- Poster
- Directed by: M. Krishnan Nair
- Written by: A. L. Narayanan (dialogues)
- Screenplay by: G. Balasubramaniam
- Story by: G. Balasubramaniam
- Produced by: M. S. Sivaswamy
- Starring: M. G. Ramachandran; Jayalalithaa; Bharathi;
- Cinematography: K. S. Prasad
- Edited by: K. Narayanan
- Music by: K. V. Mahadevan
- Production company: Ramachandra Productions
- Release date: 15 September 1972;
- Running time: 164 minutes
- Country: India
- Language: Tamil

= Annamitta Kai =

Annamitta Kai is a 1972 Indian Tamil-language film written by G. Balasubramaniam and directed by M. Krishnan Nair, starring M. G. Ramachandran, Jayalalithaa and Bharathi. It was produced by Ramachandra Productions, owned by M. S. Sivaswamy. The film was released on 15 September 1972.

== Plot ==

To right the past errors of their father, the half brothers Durairaj and Selvaraj switch identities, making Selvaraj the heir. Durairaj goes to take care of Selvaraj's blind mother, and tries to get his brother back to a virtuous life.

== Production ==
The song "16 Vayathinilae 17 Pillayamma" was shot at Ashley Estate, Kuttikkanam, with 17 children. As the main cinematographer K. S. Prasad was injured before the filming of a scene, associate cameraman Babu shot the scene instead. This was Ramachandran's last black and white film.

== Soundtrack ==
The music was composed by K. V. Mahadevan, with lyrics by Vaali.

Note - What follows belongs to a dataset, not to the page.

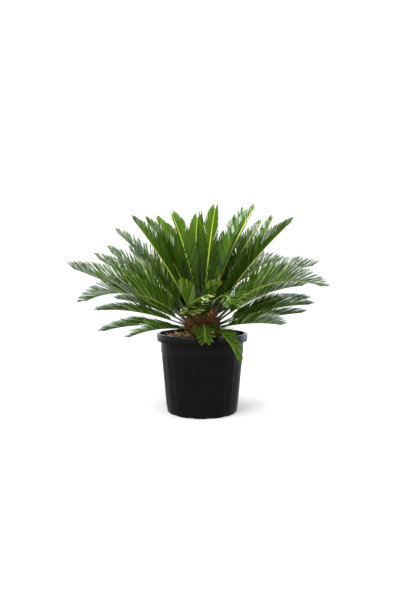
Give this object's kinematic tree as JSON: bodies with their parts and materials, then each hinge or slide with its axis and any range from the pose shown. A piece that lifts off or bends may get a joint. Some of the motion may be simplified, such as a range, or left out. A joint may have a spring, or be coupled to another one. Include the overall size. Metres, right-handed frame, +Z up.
{
  "type": "potted sago palm",
  "caption": "Cycad with a short scaly caudex and a spreading crown of stiff feather-shaped fronds, standing in a round black nursery pot.",
  "frame": {"origin": "centre of the pot's flat underside, on the surface that it stands on", "axes": "+Z up along the pot's axis, +X to the right and -Y towards the open front of the crown, where the caudex shows"},
  "size_m": [1.1559, 0.9791, 0.9711],
  "materials": {
    "pot": "black moulded nursery-pot plastic, satin, with fine scuffs and a greyer rim",
    "potting_mix": "loose dark bark and compost with dry tan leaf-base scales lying on it",
    "caudex": "rough, felted red-brown fibres and papery leaf-base scales",
    "frond": "leathery leaflets, satin deep green with a paler yellow-green rib"
  },
  "bodies": {
    "root": {"pot": "pot", "potting_mix": "potting_mix", "caudex": "caudex", "frond_upright_1": "frond", "frond_upright_2": "frond", "frond_upright_3": "frond", "frond_upright_4": "frond", "frond_upright_5": "frond", "frond_upright_6": "frond", "frond_upright_7": "frond", "frond_upright_8": "frond", "frond_upright_9": "frond", "frond_upright_10": "frond", "frond_upright_11": "frond", "frond_upright_12": "frond", "frond_left_1": "frond", "frond_left_2": "frond", "frond_left_3": "frond", "frond_left_4": "frond", "frond_left_5": "frond", "frond_left_6": "frond", "frond_left_7": "frond", "frond_left_8": "frond", "frond_left_9": "frond", "frond_left_10": "frond", "frond_right_1": "frond", "frond_right_2": "frond", "frond_right_3": "frond", "frond_right_4": "frond", "frond_right_5": "frond", "frond_right_6": "frond", "frond_right_7": "frond", "frond_right_8": "frond", "frond_right_9": "frond", "frond_front_1": "frond", "frond_front_2": "frond", "frond_front_3": "frond", "frond_front_4": "frond", "frond_front_5": "frond", "frond_front_6": "frond", "frond_front_7": "frond", "frond_back_1": "frond", "frond_back_2": "frond", "frond_back_3": "frond", "frond_back_4": "frond", "frond_back_5": "frond", "frond_back_6": "frond", "frond_back_7": "frond", "frond_back_8": "frond", "frond_back_9": "frond", "frond_back_10": "frond", "frond_back_11": "frond", "frond_back_12": "frond", "frond_back_13": "frond", "frond_heart_1": "frond", "frond_heart_2": "frond", "frond_heart_3": "frond"}
  },
  "joints": []
}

| Song | Singers | Length |
|---|---|---|
| "16 Vayathinilae 17 Pillaiyammaa" | P. Susheela | 03.32 |
| "Annamitta Kai" | T. M. Soundararajan | 03:56 |
| "Onnonnaa Onnonnaa" | T. M. Soundararajan, P. Susheela | 03:22 |
| "Mayangi Vitten" | T. M. Soundararajan, P. Susheela | 04:11 |
| "Azhagukku Maru Peyar" | T. M. Soundararajan, S. Janaki | 04:59 |

== Release ==
This was the last film of Ramachandran while he was in the Dravida Munnetra Kazhagam. A month after the release of this film, he started his own party (All India Anna Dravida Munnetra Kazhagam).